What to work on:
Quote, without change, all of the lines that follow.
═════ Information supplied
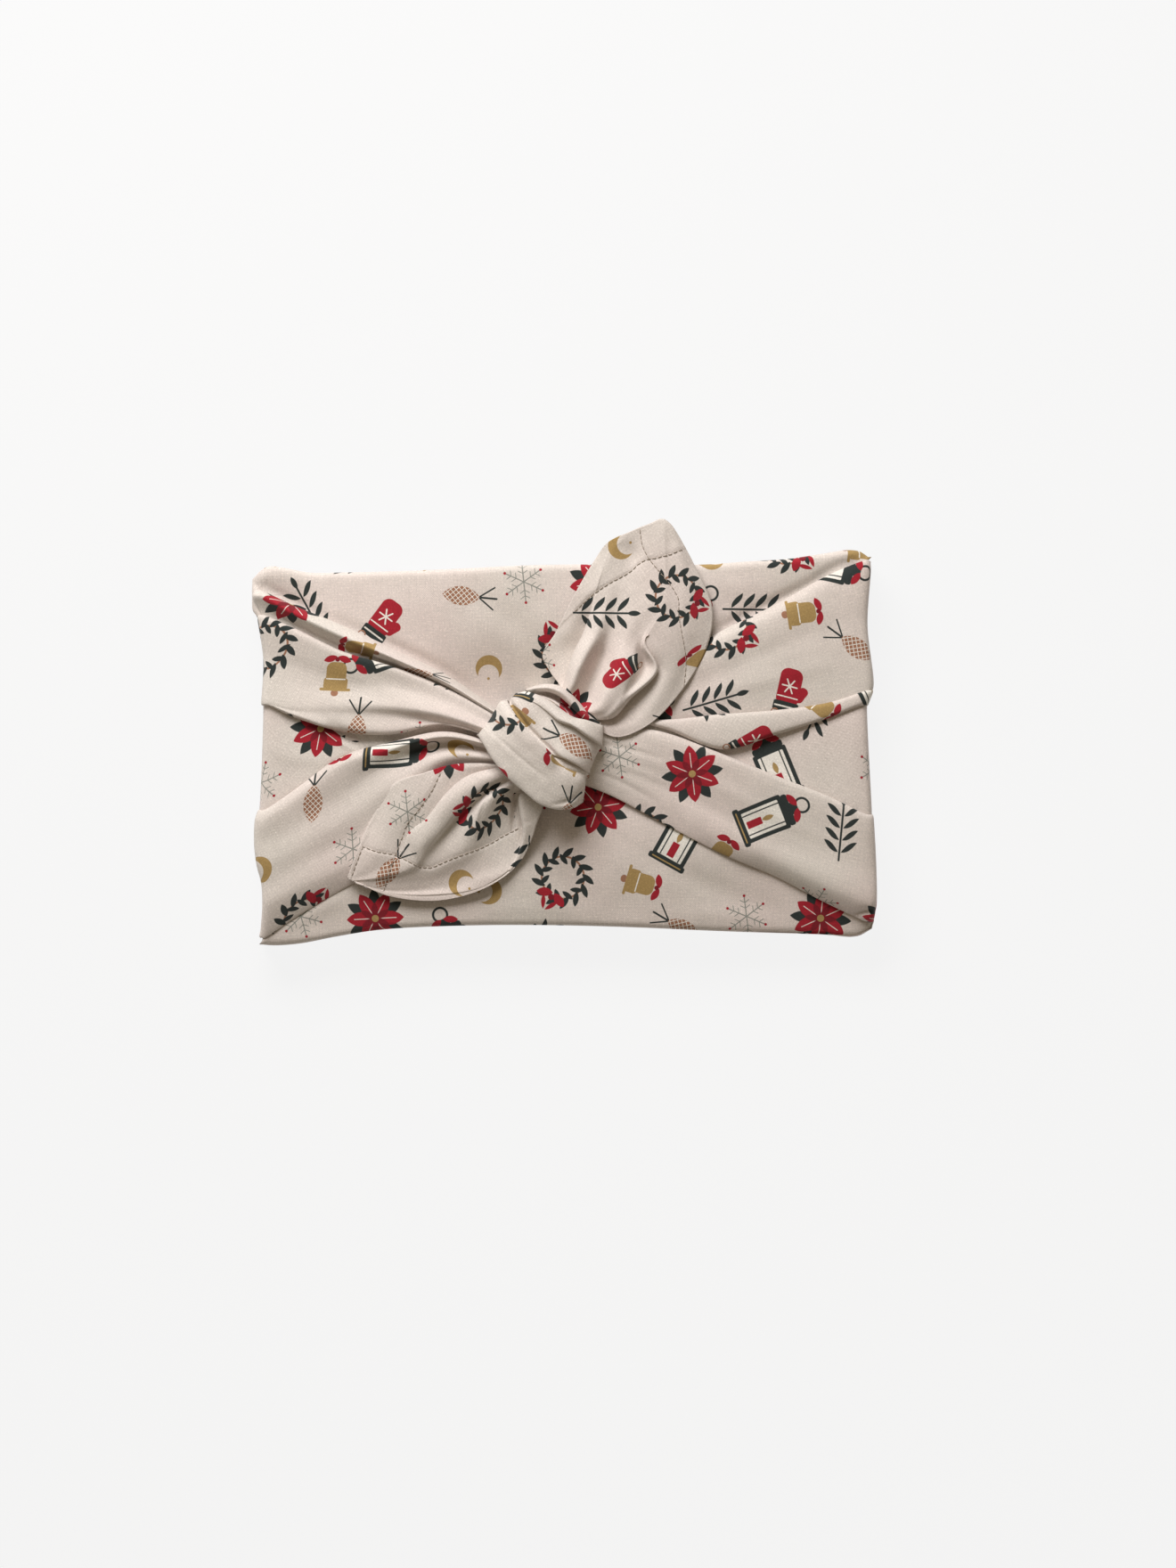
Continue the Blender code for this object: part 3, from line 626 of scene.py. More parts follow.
def build_band(name, folds, stations, edge, side, creases, seed):
    x = np.array(stations, float)
    lines = []
    for fold in folds:
        x[0] = edge(fold.y[0]) - side * EDGE_BACK
        lines.append(np.stack((x, fold.y, fold.rise), axis=-1))
    rows, panel = with_laps(lines, [fold.lies for fold in folds], [fold.lap for fold in folds],
                            [fold.lay for fold in folds])
    # The two outer edges lie on the flat front below, and are rolled under.
    for row, below in zip(rows, [base_height] + [front_height] * (len(rows) - 2) + [base_height]):
        row[:, 2] += below(row[:, 0], row[:, 1])
    tuck = np.minimum(ROLLED_UNDER, 0.1 * (rows[0][:, 1] - rows[-1][:, 1]))
    first, last = rows[0].copy(), rows[-1].copy()
    first[:, 1] -= tuck
    last[:, 1] += tuck
    for row in (first, last):
        row[:, 2] = base_height(row[:, 0], row[:, 1]) + LEAST
    rows, panel = [first] + rows + [last], panel[:1] + panel + panel[-1:]
    net = []
    for row in rows:
        y0 = row[0, 1]
        rise = row[0, 2] - front_height(row[0, 0], y0)
        net.append(np.concatenate((row[::-1], wall_points(y0, row[0, 2], rise, edge, side))))
    net, along, across = refined(np.array(net), *BAND_PITCH)
    last_front = sum(along[:len(stations) - 1])
    flat = flat_map(net[:, :last_front + 1])
    past = np.linalg.norm(np.diff(net[:, last_front:], axis=1), axis=-1).cumsum(axis=1)
    wall_flat = flat[:, -1:] + past[..., None] * (side, 0)
    flat = np.concatenate((flat, wall_flat), axis=1)
    shown = np.ones(net.shape[:2])
    shown[:, last_front:] = np.linspace(1, 0, net.shape[1] - last_front)
    net[..., 2] += shown * (creased(net, creases) + slack(net, 0.3, seed))
    strips = [panel[i] for i, count in enumerate(across) for _ in range(count)]
    cloth_from_net(name, net, flat, strips)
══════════
Exercise answer:
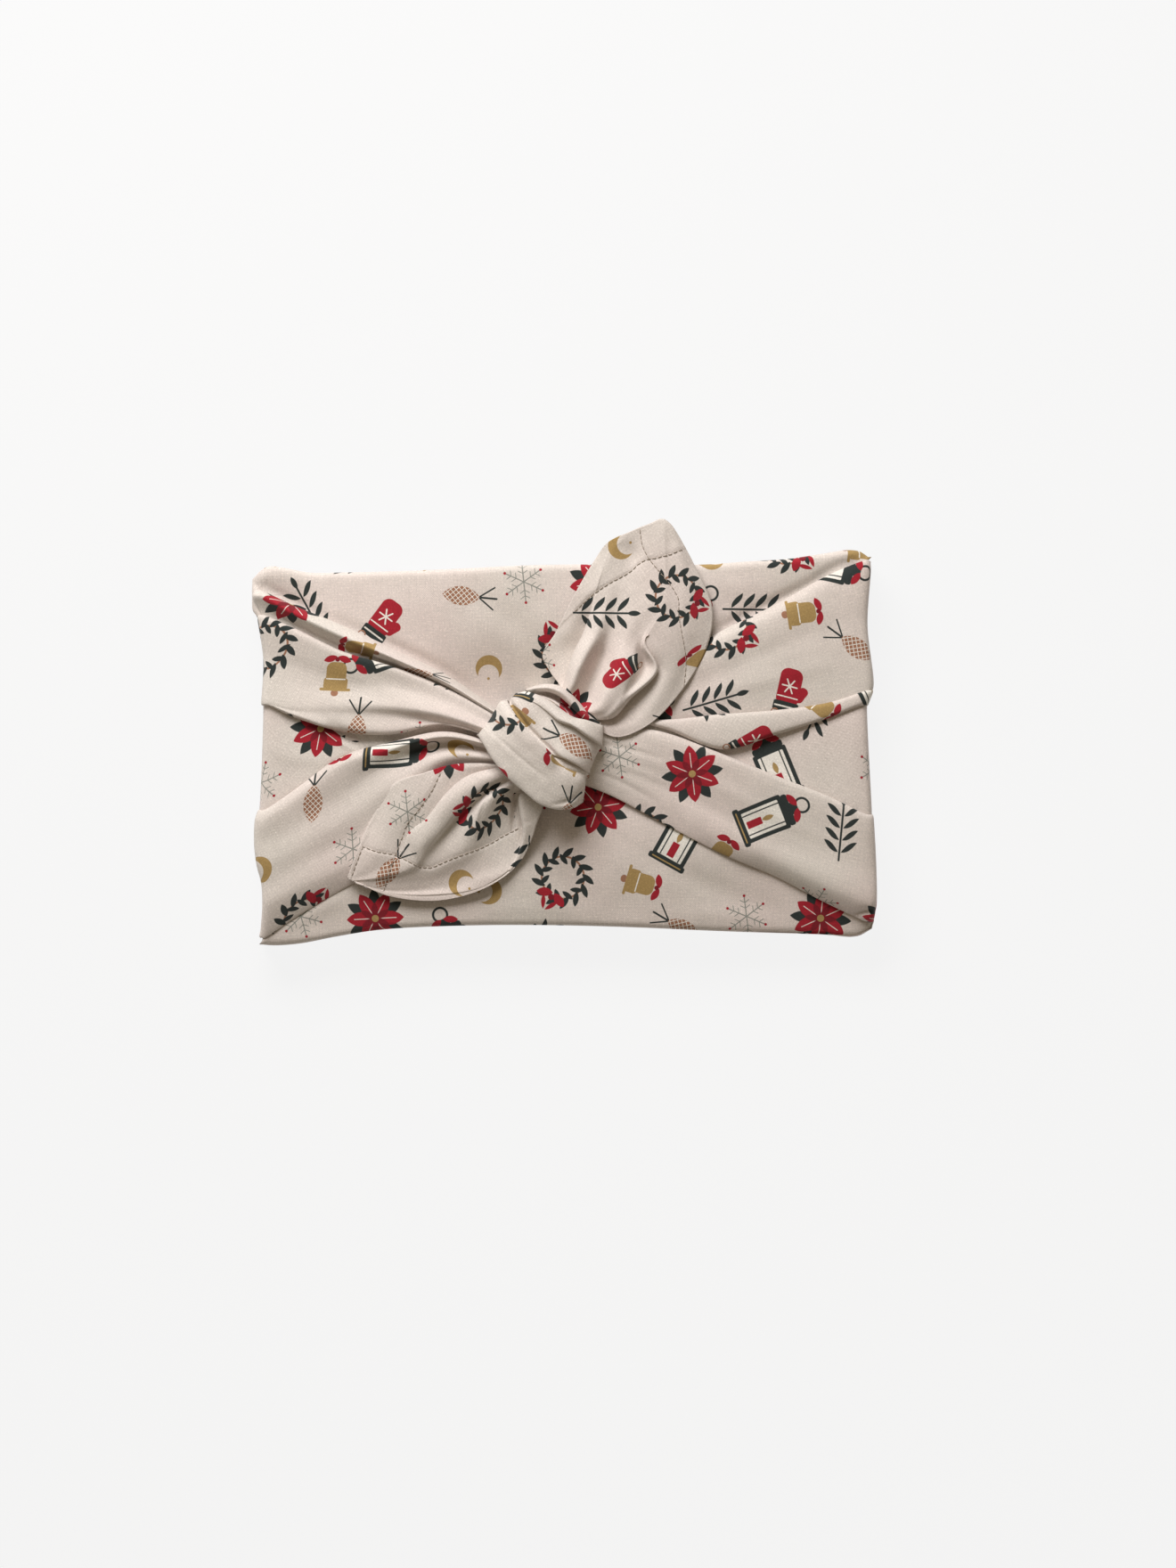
Continue the Blender code for this object: part 3, from line 626 of scene.py. More parts follow.
def build_band(name, folds, stations, edge, side, creases, seed):
    x = np.array(stations, float)
    lines = []
    for fold in folds:
        x[0] = edge(fold.y[0]) - side * EDGE_BACK
        lines.append(np.stack((x, fold.y, fold.rise), axis=-1))
    rows, panel = with_laps(lines, [fold.lies for fold in folds], [fold.lap for fold in folds],
                            [fold.lay for fold in folds])
    # The two outer edges lie on the flat front below, and are rolled under.
    for row, below in zip(rows, [base_height] + [front_height] * (len(rows) - 2) + [base_height]):
        row[:, 2] += below(row[:, 0], row[:, 1])
    tuck = np.minimum(ROLLED_UNDER, 0.1 * (rows[0][:, 1] - rows[-1][:, 1]))
    first, last = rows[0].copy(), rows[-1].copy()
    first[:, 1] -= tuck
    last[:, 1] += tuck
    for row in (first, last):
        row[:, 2] = base_height(row[:, 0], row[:, 1]) + LEAST
    rows, panel = [first] + rows + [last], panel[:1] + panel + panel[-1:]
    net = []
    for row in rows:
        y0 = row[0, 1]
        rise = row[0, 2] - front_height(row[0, 0], y0)
        net.append(np.concatenate((row[::-1], wall_points(y0, row[0, 2], rise, edge, side))))
    net, along, across = refined(np.array(net), *BAND_PITCH)
    last_front = sum(along[:len(stations) - 1])
    flat = flat_map(net[:, :last_front + 1])
    past = np.linalg.norm(np.diff(net[:, last_front:], axis=1), axis=-1).cumsum(axis=1)
    wall_flat = flat[:, -1:] + past[..., None] * (side, 0)
    flat = np.concatenate((flat, wall_flat), axis=1)
    shown = np.ones(net.shape[:2])
    shown[:, last_front:] = np.linspace(1, 0, net.shape[1] - last_front)
    net[..., 2] += shown * (creased(net, creases) + slack(net, 0.3, seed))
    strips = [panel[i] for i, count in enumerate(across) for _ in range(count)]
    cloth_from_net(name, net, flat, strips)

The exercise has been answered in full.